=== Objective ===
From the listing that follows, extract every line and set it down unaltered.

-- Dataset excerpt start --

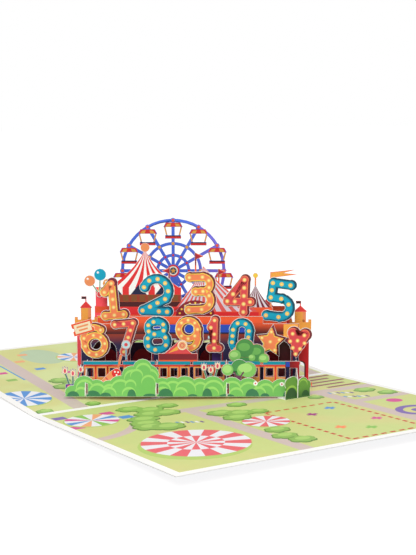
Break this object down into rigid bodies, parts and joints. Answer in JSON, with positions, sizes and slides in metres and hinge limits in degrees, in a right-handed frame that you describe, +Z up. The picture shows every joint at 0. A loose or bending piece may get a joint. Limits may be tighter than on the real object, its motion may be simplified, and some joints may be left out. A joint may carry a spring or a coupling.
{
  "type": "pop up card",
  "caption": "Opened greeting card with a die-cut funfair that stands on its fold: layers of printed card slotted on braces, in front of an observation wheel.",
  "frame": {"origin": "on the surface that the card rests on, under the middle of the fold", "axes": "+X along the fold, +Y towards the far half of the opened card, +Z up; the pop-up scene faces about 32 degrees left of -Y"},
  "size_m": [0.2, 0.2998, 0.0998],
  "materials": {
    "cover_card": "smooth printed card, green plan inside, blue outside",
    "brace_card": "uncoated white card",
    "hedge_card": "smooth printed card, greens",
    "flower_card": "smooth printed card, pink, cream and purple",
    "train_card": "smooth printed card, red cars and teal roofs",
    "station_card": "smooth printed card, orange red",
    "tent_card": "smooth printed card, red and white stripes",
    "castle_card": "smooth printed card, red walls and amber towers",
    "wheel_card": "smooth printed card, blue",
    "orange_card": "smooth printed card, orange",
    "red_card": "smooth printed card, red",
    "teal_card": "smooth printed card, teal"
  },
  "bodies": {
    "root": {"cover": "cover_card", "brace_1": "brace_card", "brace_2": "brace_card", "brace_3": "brace_card", "brace_4": "brace_card", "corner_bush": "hedge_card", "rear_corner_foot": "hedge_card", "hedge": "hedge_card", "garden_tree": "hedge_card", "left_tulips": "flower_card", "middle_tulips": "flower_card", "party_cone": "flower_card", "train": "train_card", "station": "station_card", "tents": "tent_card", "castle": "castle_card", "balloons": "flower_card", "wheel": "wheel_card", "ticket": "orange_card", "upper_numeral_1": "orange_card", "upper_numeral_2": "teal_card", "upper_numeral_3": "orange_card", "upper_numeral_4": "red_card", "upper_numeral_5": "teal_card", "lower_numeral_6": "orange_card", "lower_numeral_7": "red_card", "lower_numeral_8": "teal_card", "lower_numeral_9": "orange_card", "lower_numeral_1": "red_card", "lower_numeral_0": "teal_card", "lower_star": "orange_card", "lower_heart": "red_card"}
  },
  "joints": []
}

-- Dataset excerpt end --

=== The reply ===
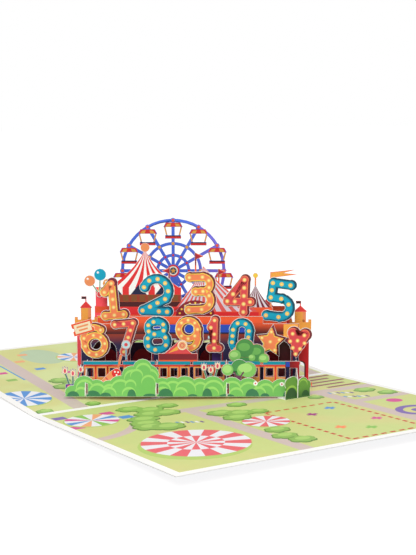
Break this object down into rigid bodies, parts and joints. Answer in JSON, with positions, sizes and slides in metres and hinge limits in degrees, in a right-handed frame that you describe, +Z up. The picture shows every joint at 0. A loose or bending piece may get a joint. Limits may be tighter than on the real object, its motion may be simplified, and some joints may be left out. A joint may carry a spring or a coupling.
{
  "type": "pop up card",
  "caption": "Opened greeting card with a die-cut funfair that stands on its fold: layers of printed card slotted on braces, in front of an observation wheel.",
  "frame": {"origin": "on the surface that the card rests on, under the middle of the fold", "axes": "+X along the fold, +Y towards the far half of the opened card, +Z up; the pop-up scene faces about 32 degrees left of -Y"},
  "size_m": [0.2, 0.2998, 0.0998],
  "materials": {
    "cover_card": "smooth printed card, green plan inside, blue outside",
    "brace_card": "uncoated white card",
    "hedge_card": "smooth printed card, greens",
    "flower_card": "smooth printed card, pink, cream and purple",
    "train_card": "smooth printed card, red cars and teal roofs",
    "station_card": "smooth printed card, orange red",
    "tent_card": "smooth printed card, red and white stripes",
    "castle_card": "smooth printed card, red walls and amber towers",
    "wheel_card": "smooth printed card, blue",
    "orange_card": "smooth printed card, orange",
    "red_card": "smooth printed card, red",
    "teal_card": "smooth printed card, teal"
  },
  "bodies": {
    "root": {"cover": "cover_card", "brace_1": "brace_card", "brace_2": "brace_card", "brace_3": "brace_card", "brace_4": "brace_card", "corner_bush": "hedge_card", "rear_corner_foot": "hedge_card", "hedge": "hedge_card", "garden_tree": "hedge_card", "left_tulips": "flower_card", "middle_tulips": "flower_card", "party_cone": "flower_card", "train": "train_card", "station": "station_card", "tents": "tent_card", "castle": "castle_card", "balloons": "flower_card", "wheel": "wheel_card", "ticket": "orange_card", "upper_numeral_1": "orange_card", "upper_numeral_2": "teal_card", "upper_numeral_3": "orange_card", "upper_numeral_4": "red_card", "upper_numeral_5": "teal_card", "lower_numeral_6": "orange_card", "lower_numeral_7": "red_card", "lower_numeral_8": "teal_card", "lower_numeral_9": "orange_card", "lower_numeral_1": "red_card", "lower_numeral_0": "teal_card", "lower_star": "orange_card", "lower_heart": "red_card"}
  },
  "joints": []
}